** Start **

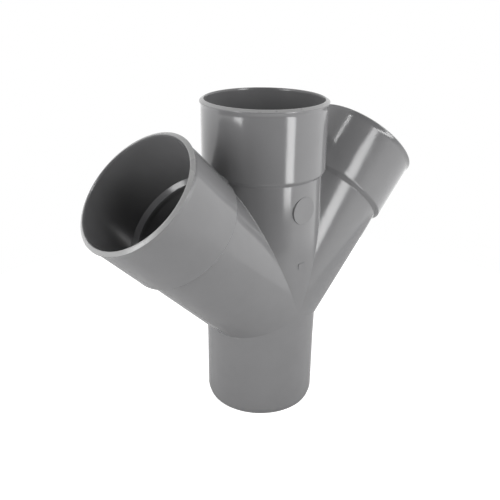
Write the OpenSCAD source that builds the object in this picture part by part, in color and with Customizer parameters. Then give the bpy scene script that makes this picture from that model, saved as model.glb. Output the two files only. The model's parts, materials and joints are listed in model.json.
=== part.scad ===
// Double wye drainage fitting: one moulding with a plain spigot below, a socket in line with it
// above, and two opposite branches with sockets. All the axes cross at one point, in one plane.
// The origin is the centre of the spigot's end, +Z is the run's axis and +X goes to a branch.

/* [Pipe] */
// Outside diameter of the pipes that the sockets take, and of the spigot
pipe_d = 100; // [75:1:125]
// Wall of the spigot, which sets the bore of the whole fitting
spigot_wall = 3; // [2:0.1:5]
// How far the outside of the body stands out from the outside of the spigot
body_swell = 0.3; // [0.1:0.1:1]

/* [Layout] */
// Angle between each branch and the run
branch_angle = 45; // [40:1:60]
// Length of the spigot's plain part, with its bevel
spigot_length = 62; // [40:1:100]
// Length of the slight swell from the spigot up to the body
swell_length = 14; // [10:1:40]
// Length of full-width body between the swell and the lowest point of the branches
join_gap = 1.6; // [1:0.1:10]

/* [Sockets] */
// Depth of each socket from its mouth to the front edge of the pipe's stop
socket_depth = 56.8; // [40:0.1:80]
// Space all round between a pipe and its socket
socket_gap = 0.15; // [0.05:0.05:0.4]
// Wall of each socket
socket_wall = 3.1; // [2.4:0.1:5]
// How much the mouth opens, all round, to let the pipe in
lead_in = 0.5; // [0.2:0.1:1]
// Depth of the mouth's opening slope
lead_in_depth = 1.5; // [1:0.1:4]
// Length of the sloping stop inside, along the axis
stop_length = 4.8; // [3:0.1:10]
// How far the socket's outside runs on behind the stop's front edge
stop_cover = 2.9; // [1:0.1:6]
// Length of the shoulder from the socket's outside down to the body
shoulder_length = 2; // [1:0.1:6]
// From the crotch, where the outsides of two bodies part, out to the shoulders
shoulder_gap = 0.4; // [0.3:0.1:1]

/* [Mouth bead] */
// Width of the flat ring that is the socket's end face
face_flat = 0.6; // [0.3:0.1:1.5]
// How far the bead round each mouth stands out from the socket
bead_out = 1.5; // [0.5:0.1:3]
// Length of the bead's rounded front
bead_front = 2.2; // [1:0.1:4]
// Width of the bead's crest along the axis
bead_crest = 0.6; // [0.3:0.1:3]
// Length of the bead's slope back to the socket
bead_back = 2; // [1:0.1:5]

/* [Spigot end] */
// How far the end is bevelled in, all round
end_bevel = 1.6; // [0.4:0.1:1.9]
// Length of the bevel along the axis
end_bevel_length = 5; // [2:0.5:12]

/* [Marks] */
// Diameter of the flat round boss on the front of the run
boss_d = 24; // [12:1:30]
// How far the boss stands out from the front of the run
boss_out = 1; // [0.5:0.1:2]
// From the run's shoulder down to the boss
boss_drop = 12; // [4:1:20]
// Width of the plain pad below the boss
pad_w = 8; // [4:1:12]
// Height of the plain pad
pad_h = 5; // [3:1:8]
// How far the pad stands out from the front of the run
pad_out = 0.4; // [0.2:0.1:1]
// From the middle of the boss down to the middle of the pad
pad_drop = 50; // [25:1:55]

/* [Hidden] */

// Facets of a full round
ROUND = 128;
// Steps of the bead's rounded front
BEAD_STEPS = 4;
// How far a cut runs past a face
OVER = 1;
UPVC = "#808280";

spigot_r = pipe_d / 2;
bore_r = spigot_r - spigot_wall;
body_r = spigot_r + body_swell;
socket_r = spigot_r + socket_gap;
socket_out_r = socket_r + socket_wall;
mouth_r = socket_r + lead_in;
face_r = mouth_r + face_flat;
crest_r = socket_out_r + bead_out;

// Up the spigot, to where the axes cross
swell_top = spigot_length + swell_length;
half_angle = branch_angle / 2;
crossing_z = swell_top + join_gap + body_r * tan(half_angle);

// Out along each arm, from the crossing to its mouth
crotch = body_r / tan(half_angle);
shoulder_foot = crotch + shoulder_gap;
shoulder_top = shoulder_foot + shoulder_length;
stop_top = shoulder_top + stop_cover;
arm = stop_top + socket_depth;
crest_foot = arm - bead_front - bead_crest;

boss_z = crossing_z + shoulder_foot - boss_drop - boss_d / 2;
pad_z = boss_z - pad_drop;

// Points of the bead's rounded front, a quarter of an ellipse, from the crest up to the face
bead_round = [
    for (i = [BEAD_STEPS:-1:0])
        let (turn = 90 * i / BEAD_STEPS)
        [face_r + (crest_r - face_r) * sin(turn), arm - bead_front * (1 - cos(turn))]
];

// Half outline of the outside of an arm, from the crossing to its mouth
arm_outside = concat(
    [[0, 0], [body_r, 0], [body_r, shoulder_foot], [socket_out_r, shoulder_top],
     [socket_out_r, crest_foot - bead_back], [crest_r, crest_foot]],
    bead_round,
    [[0, arm]]
);

// Half outline of the way through an arm, from the crossing out past its mouth
arm_inside = [
    [0, 0], [bore_r, 0], [bore_r, stop_top - stop_length], [socket_r, stop_top],
    [socket_r, arm - lead_in_depth], [mouth_r, arm], [mouth_r, arm + OVER], [0, arm + OVER]
];

// Half outline of the spigot, from its end up to the crossing
spigot_outside = [
    [0, 0], [spigot_r - end_bevel, 0], [spigot_r, end_bevel_length], [spigot_r, spigot_length],
    [body_r, swell_top], [body_r, crossing_z], [0, crossing_z]
];

module turned(outline) rotate_extrude($fn = ROUND) polygon(outline);

// Places its child at the crossing, leaning from the run towards +X
module at_crossing(lean) translate([0, 0, crossing_z]) rotate([0, lean, 0]) children();

// The run's upper arm and the two branches, all with one outline
module arms(outline)
    for (lean = [0, -branch_angle, branch_angle])
        at_crossing(lean) turned(outline);

module way_through() {
    translate([0, 0, -OVER]) cylinder(r = bore_r, h = crossing_z + OVER, $fn = ROUND);
    arms(arm_inside);
}

// Flat disc on the front of the run
module boss()
    translate([0, 0, boss_z]) rotate([90, 0, 0])
        cylinder(d = boss_d, h = body_r + boss_out, $fn = ROUND);

// Plain pad on the front of the run
module pad()
    translate([-pad_w / 2, -(body_r + pad_out), pad_z - pad_h / 2])
        cube([pad_w, body_r + pad_out, pad_h]);

module double_wye()
    color(UPVC) difference() {
        union() {
            turned(spigot_outside);
            arms(arm_outside);
            boss();
            pad();
        }
        way_through();
    }

double_wye();
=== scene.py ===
"""Looks of a grey drainage fitting, a double wye moulded in one piece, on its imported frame."""
import json
from math import atan2, cos, pi, radians, sin, tan

import bmesh
import bpy
from mathutils import Matrix, Vector


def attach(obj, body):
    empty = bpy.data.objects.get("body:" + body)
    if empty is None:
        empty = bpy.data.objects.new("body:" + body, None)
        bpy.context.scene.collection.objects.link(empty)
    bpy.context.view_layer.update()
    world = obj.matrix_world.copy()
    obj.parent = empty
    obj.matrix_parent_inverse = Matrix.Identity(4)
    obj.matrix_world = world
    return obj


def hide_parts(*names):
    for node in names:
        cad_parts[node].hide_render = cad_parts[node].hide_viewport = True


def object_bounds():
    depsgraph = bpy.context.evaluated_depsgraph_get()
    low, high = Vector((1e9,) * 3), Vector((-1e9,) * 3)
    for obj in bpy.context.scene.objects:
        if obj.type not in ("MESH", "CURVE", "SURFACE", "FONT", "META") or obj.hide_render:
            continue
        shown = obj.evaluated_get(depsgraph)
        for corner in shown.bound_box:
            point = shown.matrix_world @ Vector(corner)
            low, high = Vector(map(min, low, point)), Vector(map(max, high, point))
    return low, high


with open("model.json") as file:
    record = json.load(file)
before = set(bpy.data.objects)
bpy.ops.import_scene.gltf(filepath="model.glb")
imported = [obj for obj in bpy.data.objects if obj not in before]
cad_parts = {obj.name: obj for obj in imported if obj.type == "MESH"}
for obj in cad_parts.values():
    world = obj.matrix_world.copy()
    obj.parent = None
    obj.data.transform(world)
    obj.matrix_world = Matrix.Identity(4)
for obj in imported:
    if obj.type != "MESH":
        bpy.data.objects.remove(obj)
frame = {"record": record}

cad_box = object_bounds()

# Sizes that the frame gives, in metres
MM = 0.001
mounts = {mount["name"]: mount for mount in frame["record"]["mounts"]}
branch_axis = Vector(mounts["right_socket"]["axis"])
branch_angle = atan2(branch_axis.x, branch_axis.z)
branch_middle = Vector(mounts["right_socket"]["pos_m"])
crossing = Vector((0, 0, branch_middle.z - branch_middle.x / tan(branch_angle)))
arm = cad_box[1].z - crossing.z
spigot_r = mounts["spigot"]["dims"]["r_mm"] * MM
socket_r = mounts["run_socket"]["dims"]["r_mm"] * MM

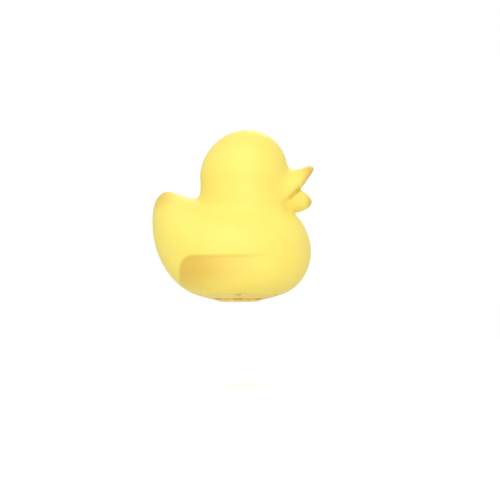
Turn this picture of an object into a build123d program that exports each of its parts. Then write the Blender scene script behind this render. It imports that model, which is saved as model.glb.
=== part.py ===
from build123d import *
from math import cos, pi, sin, sqrt
import os

# A duck-shaped floating chlorine dispenser for 3 inch pool tablets.
# Millimetres. +Z is up and +X points towards the bill. The origin is on the axis of the round
# base, in the plane that the duck rests on. The XZ plane is the duck's plane of symmetry.
#
# The duck is one hollow blow-moulded hull. A round well is screwed into its underside against a
# gasket, so that the hull stays dry and floats. A cartridge of cap, basket and three tablets
# goes up into the well and locks with three helical lugs. Water comes in through vents in the
# cap, which a flow ring under the cap opens and closes, and the air leaves by a rubber elbow to the bill.

# ---------------------------------------------------------------- driving dimensions
WALL = 3.0  # hull wall
GAP = 0.3  # running gap between pieces that move past each other

# Duck, side view: closed outline of body and tail, as (x, z)
BODY_SIDE = [
    (0, 0), (46, 6), (72, 18.3), (87.3, 38), (93.2, 62), (88, 90), (72, 113), (35, 128), (-10, 131),
    (-53, 131), (-75, 137.5), (-93, 141), (-104, 133), (-110, 112), (-109, 84), (-98, 50),
    (-74, 20), (-42, 4.5),
]  # fmt: skip
BODY_HALF_WIDTH = 80.0
BODY_WIDEST_X = 2.0
BODY_STATIONS = 18

HEAD_X, HEAD_Z = 7.8, 160.0
HEAD_RADII = (57.0, 51.0, 60.6)
NECK_FOOT_Z = 95.0

UPPER_BILL_SIDE = [
    (38, 167), (67, 169.2), (82, 171.6), (89, 174.3), (94.5, 174), (97, 170.5), (94.8, 165.5),
    (88.4, 156.2), (81.2, 144.8), (62, 124.5), (38, 124.5),
]  # fmt: skip
LOWER_BILL_SIDE = [
    (38, 150), (70, 150), (81.2, 144.5), (93, 133), (95, 128), (91, 120.5), (82.5, 116.4), (70, 113),
    (38, 112),
]  # fmt: skip
UPPER_BILL_HALF_WIDTH = 29.0
LOWER_BILL_HALF_WIDTH = 22.5
BILL_ROOT_X = 42.0
MOUTH_Z = 143.0
MOUTH_DEPTH, MOUTH_R = 24.0, 11.5
THROAT_X = 62.5  # outside face of the hull wall at the back of the mouth
THROAT_LAND_R = 12.0  # flat round patch of that wall, inside

# Round base
DOME_RADII = (105.0, 60.0)  # ellipse that the underside follows, radius and height
SEAT_R = 64.5  # round seat moulded on the hull's underside
SEAT_FLARE = 3.5
SEAT_TOP_Z = 34.0
FLANGE_R = 62.3
LAND_Z = 17.0  # face of the hull that the gasket seals on
OPENING_R = 53.0
GASKET_T = 1.5
SCREW_COUNT = 6
SCREW_CIRCLE_R = 57.0
SCREW_START = 30.0
SCREW_R = 1.9
SCREW_TOP_Z = 28.0
SCREW_HEAD_R, SCREW_HEAD_Z = 3.6, (11.6, 13.8)
BOSS_R, BOSS_H = 4.0, 16.0

# Well, the dry wall round the tablets
WELL_R = 44.5  # bore
WELL_WALL = 3.0
WELL_TOP_Z = 109.0
FLANGE_TOP_Z = LAND_Z - GASKET_T
CAP_SEAT_R, CAP_SEAT_Z = 49.4, 12.0  # counterbore that the cap's rim closes

# Lugs that lock the cap: three helical ridges on each side
LUG_COUNT = 3
LUG_LEAD = 36.0  # drop of the cap in one turn
LUG_ARC = 45.0
LUG_H = 3.0
LUG_REACH = 1.3
MALE_LUG_Z = 19.5
LUG_AXIAL_GAP = 0.3

# Cap and flow ring
COLLAR_R, COLLAR_WALL, COLLAR_TOP_Z = 42.9, 1.9, 27.0
CAP_RIM_R, CAP_RIM_TOP_Z = 49.0, 10.2
CAP_FLOOR_Z = (8.0, 11.2)
SHUTTER_POCKET_R = 43.0
O_RING_R, O_RING_SECTION_R = 46.8, 1.1
O_RING_GROOVE_W, O_RING_GROOVE_Z = 2.6, 9.7
VENT_COUNT = 8
VENT_R = (31.5, 40.3)
VENT_ARC = 18.0
HUB_R, HUB_FLANGE_R, HUB_FLANGE_TOP_Z = 27.0, 30.5, 5.0
FOOT_R = 24.0  # flat face that the duck rests on
GRIP_R, GRIP_BAR, GRIP_DEPTH = 20.0, 14.0, 5.5
HUB_SCREW_X = 12.0
HUB_BOSS_R = 4.5
HUB_SCREW_TOP_Z = 14.0
HUB_SCREW_HEAD_Z = (1.2, 3.4)
DIAL_DOTS, DIAL_DOT_R, DIAL_DOT_SHRINK = 3, 1.2, 0.22  # each dot is smaller than the last
DIAL_DOT_PLACE, DIAL_DOT_H = (46.0, 5.0), 3.4  # radius and height of a dot's middle
DIMPLE_PLACE, DIMPLE_R = (36.0, 1.6), 4.4  # finger dimples under the flow ring

# Basket and tablets
BASKET_R, BASKET_WALL = 40.5, 1.8
BASKET_FLOOR_Z = (15.5, 17.5)
BASKET_TOP_Z = 100.0
BASKET_SLOT_W, BASKET_SLOT_H = 7.0, 19.0
BASKET_DRAINS, BASKET_DRAIN_W, BASKET_DRAIN_R = 16, 3.4, (13.0, 36.0)
BASKET_COLUMNS, BASKET_ROWS_Z = 12, (33.0, 57.5, 82.0)
BASKET_FEET, BASKET_FOOT_W, BASKET_FOOT_ARC = 4, 5.0, 12.0
TABLET_R, TABLET_H = 37.5, 25.0
TABLET_GAP = 0.2

# Ballast
BALLAST_R = (48.0, 52.2)
BALLAST_H = 30.0
RETAINER_R = (47.0, 50.5)
RETAINER_H = 1.6
RETAINER_GAP = 16.0

# Air line from the top of the well to the bill: a moulded rubber elbow on two nipples
NIPPLE_X = 20.0
NIPPLE_R = (2.6, 3.8)
NIPPLE_H = 13.0
ELBOW_R = (3.9, 5.5)
ELBOW_BEND_R = 20.0
ELBOW_END_X = 54.5
FITTING_R, FITTING_FLANGE_R = 6.0, 9.0
FITTING_INNER_X = 42.0
NUT_AF, NUT_T = 17.0, 3.0
SEAL_T = 1.0
CLIP_R, CLIP_W = 6.4, 5.0
CLIP_EAR, CLIP_EAR_W = 4.0, 3.4


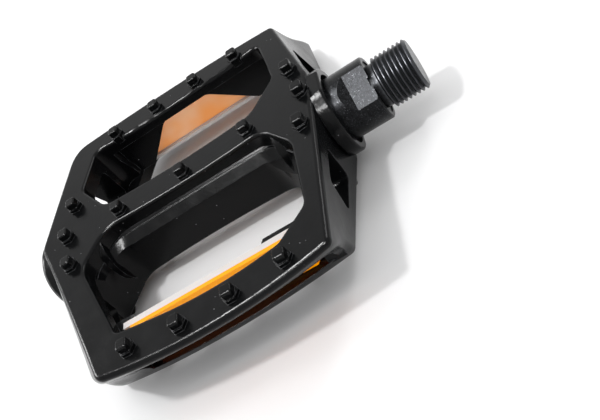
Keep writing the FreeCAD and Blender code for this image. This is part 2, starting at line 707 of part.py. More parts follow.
def platform_block():
    """Block with leaning walls, rounded corners and a dished tread on both faces."""
    top = outline_height()
    inner = size("plate_inner_height")
    upper = outline_level(top)
    lower = outline_level(-top)
    wires = [outline_wire(outline_level(height)) for height in (-top, -inner, 0, inner, top)]
    block = Part.makeLoft(wires, True, False)
    roundings = {
        "tip": ("tip_rounding", "tip_rounding"),
        "neck_far": ("neck_rounding", "neck_rounding"),
        "neck_near": ("neck_rounding", "neck_rounding"),
        "far_crank": ("corner_rounding", "corner_rounding"),
        "near_crank": ("corner_rounding", "corner_rounding"),
        "far_outer": ("full_rounding", "sharp_rounding"),
        "near_outer": ("sharp_rounding", "full_rounding"),
    }
    for name, (upper_size, lower_size) in roundings.items():
        edge = corner_edge(block, upper[name], lower[name])
        radii = (size(upper_size), size(lower_size))
        if edge.Vertexes[0].Point.z < edge.Vertexes[-1].Point.z:
            radii = (radii[1], radii[0])
        block = block.makeFillet(radii[0], radii[1], [edge])
    return block.cut(both_faces([dish_cutter()]))


def dish_cutter():
    """Everything above the hollow curve of the upper tread face."""
    reach = size("near_middle_y") + size("cut_margin")
    start = -size("tip_x") - size("cut_margin")
    radius = size("dish_radius")
    floor = size("dish_height") / 2
    slab = Part.makeBox(-start, 2 * reach, outline_height(), Vector(start, -reach, floor))
    centre = Vector(-size("dish_x"), -reach, size("dish_height") + radius)
    return slab.common(Part.makeCylinder(radius, 2 * reach, centre, Vector(0, 1, 0)))


def tread_height(along):
    """Height of the upper tread face at a place along the axle."""
    radius = size("dish_radius")
    return size("dish_height") + radius - math.sqrt(radius**2 - (along + size("dish_x")) ** 2)


def outline_height():
    """Height, above all of the tread, at which the side walls' outline is set out."""
    return tread_height(-size("tip_x")) + size("outline_margin")


def tread_edges(solid, outer):
    """Edges around both tread faces, or around the openings in them."""
    chosen = []
    for face in solid.Faces:
        surface = face.Surface
        if isinstance(surface, Part.Cylinder) and abs(surface.Radius - size("dish_radius")) < 1e-6:
            for wire in face.Wires:
                if wire.isSame(face.OuterWire) == outer:
                    chosen += wire.Edges
    return chosen


def rounded_plan(corners, height):
    """Closed wire through corners, each rounded with its own radius."""
    points = [Vector(along, across, height) for along, across, radius in corners]
    arcs = []
    for index, (along, across, radius) in enumerate(corners):
        here = points[index]
        back = (points[index - 1] - here).normalize()
        onward = (points[(index + 1) % len(points)] - here).normalize()
        half = back.getAngle(onward) / 2
        reach = radius / math.tan(half)
        middle = (back + onward).normalize()
        deepest = here + middle * (radius / math.sin(half) - radius)
        arcs.append((here + back * reach, deepest, here + onward * reach))
    edges = []
    for index, arc in enumerate(arcs):
        edges.append(Part.Arc(*arc).toShape())
        edges.append(Part.LineSegment(arc[2], arcs[(index + 1) % len(arcs)][0]).toShape())
    return Part.Wire(edges)


def tread_openings():
    """Prisms of the two openings in the upper tread plate; the far one goes on to the lower plate."""
    soft = size("opening_rounding")
    sweep = size("sweep_rounding")
    tip_x = size("tip_x")
    far_edge = size("far_opening_y")
    near_edge = -size("near_opening_y")
    bar_far = size("bar_far_y")
    bar_near = -size("bar_near_y")
    far = [
        (-size("far_open_crank_x"), far_edge, soft),
        (-size("far_open_crank_bend_x"), size("far_open_crank_bend_y"), soft),
        (-size("far_open_bar_x"), bar_far, size("bar_rounding")),
        (size("far_open_bar_setback") - tip_x, bar_far, size("bar_rounding")),
        (size("far_open_bend_setback") - tip_x, size("far_open_bend_y"), soft),
        (size("far_open_outer_setback") - tip_x, far_edge, soft),
    ]
    near = [
        (-size("near_open_bar_x"), bar_near, sweep),
        (-size("near_open_crank_x"), -size("near_open_bend_y"), sweep),
        (-size("near_open_crank_x"), -size("near_open_crank_y"), soft),
        (-size("near_open_corner_x"), near_edge + size("near_open_crank_bow"), soft),
        (-size("near_open_middle_x"), near_edge, size("bow_rounding")),
        (size("near_open_outer_setback") - tip_x, near_edge + size("near_open_outer_bow"), soft),
        (size("near_outer_bend_setback") - tip_x, -size("near_outer_bend_y"), sweep),
        (size("near_open_bar_setback") - tip_x, bar_near, sweep),
    ]
    inner = size("plate_inner_height")
    prisms = []
    for corners, floor in ((far, -inner), (near, inner - size("casting_root"))):
        face = Part.Face(rounded_plan(corners, floor))
        prisms.append(face.extrude(Vector(0, 0, outline_height() - floor)))
    return prisms


def side_cavity():
    """Hollow between the plates on the near side, open to the side, around the bar's waist."""
    inner = size("plate_inner_height")
    waist = size("bar_waist_height")
    open_y = -size("near_middle_y") - size("cut_margin")
    crank_x = -size("near_open_crank_x")
    tip_x = size("tip_x")
    outer_x = size("near_open_outer_setback") - tip_x
    sharp = size("cavity_rounding")
    sweep = size("sweep_rounding")
    upper_ends = (
        -size("near_open_bar_x"),
        (crank_x, -size("near_open_bend_y"), sweep),
        (size("near_outer_bend_setback") - tip_x, -size("near_outer_bend_y"), sweep),
        size("near_open_bar_setback") - tip_x,
    )
    lower_ends = (
        -size("far_open_bar_x"),
        (-size("far_open_crank_bend_x"), -size("far_open_crank_bend_y"), sweep),
        (size("far_open_bend_setback") - tip_x, -size("far_open_bend_y"), sweep),
        size("far_open_bar_setback") - tip_x,
    )
    wires = []
    for height, bar, ends in (
        (-inner, size("bar_far_y"), lower_ends),
        (-waist, size("bar_waist"), lower_ends),
        (waist, size("bar_waist"), upper_ends),
        (inner, size("bar_near_y"), upper_ends),
    ):
        crank_bar_x, crank_bend, outer_bend, outer_bar_x = ends
        wires.append(rounded_plan([
            (crank_bar_x, -bar, sweep),
            crank_bend,
            (crank_x, open_y, sharp),
            (outer_x, open_y, sharp),
            (outer_x, -size("near_opening_y"), sharp),
            outer_bend,
            (outer_bar_x, -bar, sweep),
        ], height))
    return Part.makeLoft(wires, True, True)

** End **

Task to complete — Exactly and only the lines from the line with "pad on the front of the run" to the line with "from mathutils import Matrix, Vector", both included, are to be printed.

Expected answer —
// Plain pad on the front of the run
module pad()
    translate([-pad_w / 2, -(body_r + pad_out), pad_z - pad_h / 2])
        cube([pad_w, body_r + pad_out, pad_h]);

module double_wye()
    color(UPVC) difference() {
        union() {
            turned(spigot_outside);
            arms(arm_outside);
            boss();
            pad();
        }
        way_through();
    }

double_wye();
=== scene.py ===
"""Looks of a grey drainage fitting, a double wye moulded in one piece, on its imported frame."""
import json
from math import atan2, cos, pi, radians, sin, tan

import bmesh
import bpy
from mathutils import Matrix, Vector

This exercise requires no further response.